Schneider posits paranoid validity.

Schneider conducted a qualitative study of the relationships between writing instruction and writing practice in an elementary classroom. This paper does not present the results of that study. This paper examines the interaction between the researcher and the researched and questions the many ways the researcher can become the data. She conducted long-term observations in the classroom and attempted to become invisible, or at least well camouflaged. She does not succeed. The reader is led through her initial discomfort with the realization of her own effect on the classroom to a deeper understanding of the challenges of field studies for qualitative research in education. Her observations are frank and honest and immediately ring true. This is a wonderful article. Every qualitative researcher should write an article like this after finishing a study. If Sondheim did educational research, he might write something like this.

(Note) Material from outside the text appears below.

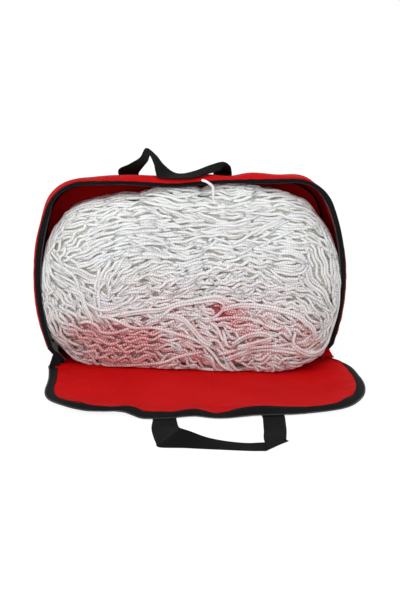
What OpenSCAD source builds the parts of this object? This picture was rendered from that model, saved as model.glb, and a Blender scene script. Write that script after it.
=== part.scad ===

I'm going to need to read Patti Lather again, as well as a good amount of other background reading in order to discuss her paper. I like it, but a lot of the language went over my head. I need some time to unpack those terms. I'm intrigued by Lather's description of Pam Bettis' and Natalie Adams 2003 feminist deconstruction, Cheerleading! An American Icon. That's going on my Christmas list for a friend. Lather describes a move toward less definite knowledge, more tentative, "the ambiguity of constancy and variation as a sustainable orientation".